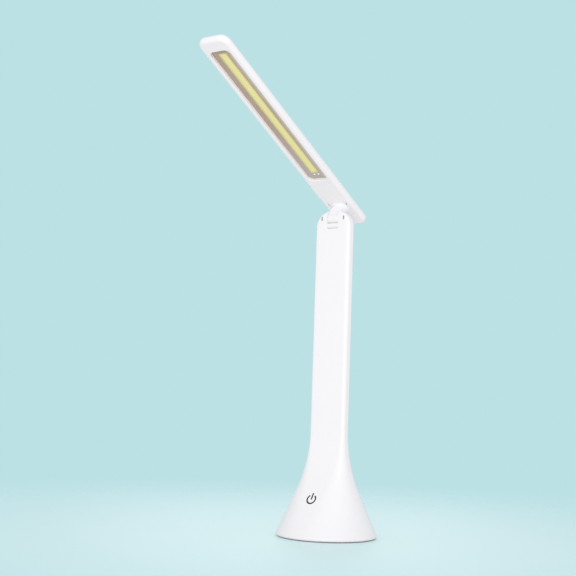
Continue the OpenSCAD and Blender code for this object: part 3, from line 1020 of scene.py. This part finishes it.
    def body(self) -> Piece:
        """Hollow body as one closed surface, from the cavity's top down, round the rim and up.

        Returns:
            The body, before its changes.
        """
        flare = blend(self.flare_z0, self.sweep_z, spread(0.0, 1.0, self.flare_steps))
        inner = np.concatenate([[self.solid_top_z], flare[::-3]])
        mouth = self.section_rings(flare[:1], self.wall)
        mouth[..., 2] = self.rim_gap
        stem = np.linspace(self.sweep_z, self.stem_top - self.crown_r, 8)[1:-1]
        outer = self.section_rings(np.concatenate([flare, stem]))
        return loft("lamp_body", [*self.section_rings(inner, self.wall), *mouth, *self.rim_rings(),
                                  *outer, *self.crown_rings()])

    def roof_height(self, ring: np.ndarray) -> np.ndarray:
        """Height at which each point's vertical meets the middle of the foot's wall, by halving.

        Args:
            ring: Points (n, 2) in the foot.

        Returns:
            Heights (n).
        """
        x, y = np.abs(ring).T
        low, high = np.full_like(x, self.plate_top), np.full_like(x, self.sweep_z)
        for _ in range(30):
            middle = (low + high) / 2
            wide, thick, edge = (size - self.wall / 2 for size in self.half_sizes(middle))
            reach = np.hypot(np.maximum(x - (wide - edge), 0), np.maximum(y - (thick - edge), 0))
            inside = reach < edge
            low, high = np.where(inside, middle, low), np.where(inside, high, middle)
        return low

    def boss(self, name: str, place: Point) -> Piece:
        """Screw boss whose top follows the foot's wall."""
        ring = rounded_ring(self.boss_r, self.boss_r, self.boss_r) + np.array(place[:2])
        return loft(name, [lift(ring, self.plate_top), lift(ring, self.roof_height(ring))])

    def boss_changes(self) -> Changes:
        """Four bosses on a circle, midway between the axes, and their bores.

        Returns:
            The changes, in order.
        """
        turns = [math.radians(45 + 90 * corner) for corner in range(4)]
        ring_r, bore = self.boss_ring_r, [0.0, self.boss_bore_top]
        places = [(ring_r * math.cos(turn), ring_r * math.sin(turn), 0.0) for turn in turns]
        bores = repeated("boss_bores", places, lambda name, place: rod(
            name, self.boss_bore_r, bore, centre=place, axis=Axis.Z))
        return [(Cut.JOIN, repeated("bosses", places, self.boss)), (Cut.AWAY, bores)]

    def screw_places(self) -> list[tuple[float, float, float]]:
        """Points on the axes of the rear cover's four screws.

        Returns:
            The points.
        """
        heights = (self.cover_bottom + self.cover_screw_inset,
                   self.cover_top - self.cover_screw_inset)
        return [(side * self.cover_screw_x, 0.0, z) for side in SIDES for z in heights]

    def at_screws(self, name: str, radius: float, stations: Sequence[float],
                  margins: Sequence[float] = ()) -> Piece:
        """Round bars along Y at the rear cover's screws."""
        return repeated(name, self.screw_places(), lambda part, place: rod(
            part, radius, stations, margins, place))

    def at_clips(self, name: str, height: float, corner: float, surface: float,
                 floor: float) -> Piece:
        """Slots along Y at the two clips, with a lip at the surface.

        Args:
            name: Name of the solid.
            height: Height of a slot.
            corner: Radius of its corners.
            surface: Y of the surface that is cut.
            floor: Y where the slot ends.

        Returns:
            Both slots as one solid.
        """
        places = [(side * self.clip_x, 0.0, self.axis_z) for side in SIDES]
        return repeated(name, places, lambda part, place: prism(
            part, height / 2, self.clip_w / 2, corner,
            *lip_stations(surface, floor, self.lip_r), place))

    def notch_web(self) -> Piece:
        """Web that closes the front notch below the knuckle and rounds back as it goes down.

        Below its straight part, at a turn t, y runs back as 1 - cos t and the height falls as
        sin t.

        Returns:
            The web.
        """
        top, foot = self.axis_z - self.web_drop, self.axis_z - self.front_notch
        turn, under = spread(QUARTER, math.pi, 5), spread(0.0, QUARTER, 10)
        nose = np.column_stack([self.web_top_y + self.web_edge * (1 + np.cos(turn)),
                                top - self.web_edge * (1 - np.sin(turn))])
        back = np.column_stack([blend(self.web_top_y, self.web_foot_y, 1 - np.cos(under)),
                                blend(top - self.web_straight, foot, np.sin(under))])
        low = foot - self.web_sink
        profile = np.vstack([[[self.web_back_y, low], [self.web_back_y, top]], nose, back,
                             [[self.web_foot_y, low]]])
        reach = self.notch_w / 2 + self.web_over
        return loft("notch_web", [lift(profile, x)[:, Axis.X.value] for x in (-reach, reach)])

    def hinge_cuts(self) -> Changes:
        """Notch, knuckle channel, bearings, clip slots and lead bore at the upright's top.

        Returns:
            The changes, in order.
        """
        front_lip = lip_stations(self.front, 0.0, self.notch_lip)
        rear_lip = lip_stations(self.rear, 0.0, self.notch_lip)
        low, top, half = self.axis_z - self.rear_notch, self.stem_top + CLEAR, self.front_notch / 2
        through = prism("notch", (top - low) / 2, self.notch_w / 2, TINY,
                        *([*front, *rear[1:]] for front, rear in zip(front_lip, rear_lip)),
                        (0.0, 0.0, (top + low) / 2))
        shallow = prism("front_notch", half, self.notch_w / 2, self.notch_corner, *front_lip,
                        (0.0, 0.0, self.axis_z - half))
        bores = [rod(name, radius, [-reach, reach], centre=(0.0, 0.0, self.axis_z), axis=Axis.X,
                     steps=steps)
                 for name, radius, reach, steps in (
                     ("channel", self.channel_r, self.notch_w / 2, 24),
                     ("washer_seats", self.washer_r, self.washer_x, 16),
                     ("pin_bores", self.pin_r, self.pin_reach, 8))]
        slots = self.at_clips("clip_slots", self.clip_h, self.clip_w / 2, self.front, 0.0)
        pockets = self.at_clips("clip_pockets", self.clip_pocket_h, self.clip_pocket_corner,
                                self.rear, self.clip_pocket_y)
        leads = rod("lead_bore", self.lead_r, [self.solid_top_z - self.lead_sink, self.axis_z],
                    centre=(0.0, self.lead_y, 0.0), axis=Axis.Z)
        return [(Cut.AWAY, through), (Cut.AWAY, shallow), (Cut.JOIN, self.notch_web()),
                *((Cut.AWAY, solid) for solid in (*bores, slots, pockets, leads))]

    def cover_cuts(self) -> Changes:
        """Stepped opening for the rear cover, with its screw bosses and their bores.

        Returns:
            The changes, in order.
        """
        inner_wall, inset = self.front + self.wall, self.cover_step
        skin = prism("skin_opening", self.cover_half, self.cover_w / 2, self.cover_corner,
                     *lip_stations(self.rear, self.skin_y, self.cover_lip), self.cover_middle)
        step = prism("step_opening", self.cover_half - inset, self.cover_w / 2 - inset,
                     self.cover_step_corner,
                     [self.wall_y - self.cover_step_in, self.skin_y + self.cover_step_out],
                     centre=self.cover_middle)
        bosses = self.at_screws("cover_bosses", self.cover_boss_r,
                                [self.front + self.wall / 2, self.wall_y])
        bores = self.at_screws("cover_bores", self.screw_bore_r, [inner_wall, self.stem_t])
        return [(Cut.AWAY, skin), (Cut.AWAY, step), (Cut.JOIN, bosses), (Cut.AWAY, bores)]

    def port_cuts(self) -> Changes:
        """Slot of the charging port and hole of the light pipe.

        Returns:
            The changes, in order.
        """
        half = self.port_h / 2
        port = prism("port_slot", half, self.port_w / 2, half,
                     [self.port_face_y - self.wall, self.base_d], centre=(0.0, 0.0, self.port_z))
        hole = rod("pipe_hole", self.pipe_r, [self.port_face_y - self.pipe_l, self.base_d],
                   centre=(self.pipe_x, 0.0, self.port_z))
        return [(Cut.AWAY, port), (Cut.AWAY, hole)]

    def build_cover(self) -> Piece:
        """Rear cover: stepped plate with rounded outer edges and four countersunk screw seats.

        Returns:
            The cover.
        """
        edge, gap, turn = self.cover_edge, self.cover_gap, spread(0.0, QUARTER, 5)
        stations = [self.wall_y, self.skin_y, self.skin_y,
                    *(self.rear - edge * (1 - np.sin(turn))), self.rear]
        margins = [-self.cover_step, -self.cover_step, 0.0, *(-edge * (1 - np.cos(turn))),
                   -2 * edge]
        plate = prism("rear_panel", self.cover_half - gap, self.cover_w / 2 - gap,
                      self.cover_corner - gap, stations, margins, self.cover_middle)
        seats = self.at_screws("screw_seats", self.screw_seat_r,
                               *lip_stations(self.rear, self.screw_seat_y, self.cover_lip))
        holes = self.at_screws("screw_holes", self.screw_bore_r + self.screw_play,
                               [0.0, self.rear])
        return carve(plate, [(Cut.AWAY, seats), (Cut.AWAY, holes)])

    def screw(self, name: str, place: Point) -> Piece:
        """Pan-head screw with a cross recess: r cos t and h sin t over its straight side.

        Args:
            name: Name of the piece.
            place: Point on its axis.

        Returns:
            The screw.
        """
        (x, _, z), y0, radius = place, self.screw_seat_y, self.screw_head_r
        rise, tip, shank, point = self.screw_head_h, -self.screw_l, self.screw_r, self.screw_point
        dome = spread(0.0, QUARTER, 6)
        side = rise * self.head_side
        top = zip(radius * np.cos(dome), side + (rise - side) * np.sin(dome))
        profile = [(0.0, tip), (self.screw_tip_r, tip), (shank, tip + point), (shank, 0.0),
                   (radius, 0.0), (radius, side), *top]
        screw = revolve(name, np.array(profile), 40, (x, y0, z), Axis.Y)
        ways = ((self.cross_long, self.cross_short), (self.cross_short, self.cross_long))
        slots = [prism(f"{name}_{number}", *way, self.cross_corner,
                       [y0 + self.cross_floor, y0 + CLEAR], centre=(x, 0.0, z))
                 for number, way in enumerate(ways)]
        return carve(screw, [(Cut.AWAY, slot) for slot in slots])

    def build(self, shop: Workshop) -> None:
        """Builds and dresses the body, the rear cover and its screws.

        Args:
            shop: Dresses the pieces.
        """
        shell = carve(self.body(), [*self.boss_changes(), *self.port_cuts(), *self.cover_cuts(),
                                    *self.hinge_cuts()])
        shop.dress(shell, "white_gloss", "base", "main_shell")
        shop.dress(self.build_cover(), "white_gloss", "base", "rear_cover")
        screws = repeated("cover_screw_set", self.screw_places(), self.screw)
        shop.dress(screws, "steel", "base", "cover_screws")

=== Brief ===
Quote exactly the first line of the data and every line after it through the one holding "rim and up.".

=== Correct answer ===
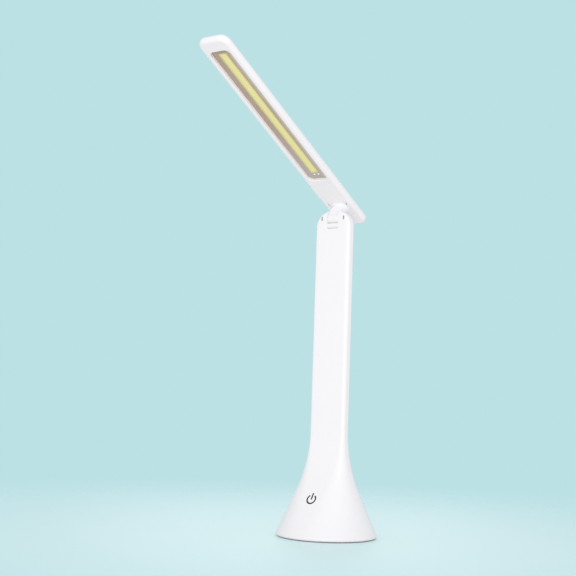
Continue the OpenSCAD and Blender code for this object: part 3, from line 1020 of scene.py. This part finishes it.
    def body(self) -> Piece:
        """Hollow body as one closed surface, from the cavity's top down, round the rim and up.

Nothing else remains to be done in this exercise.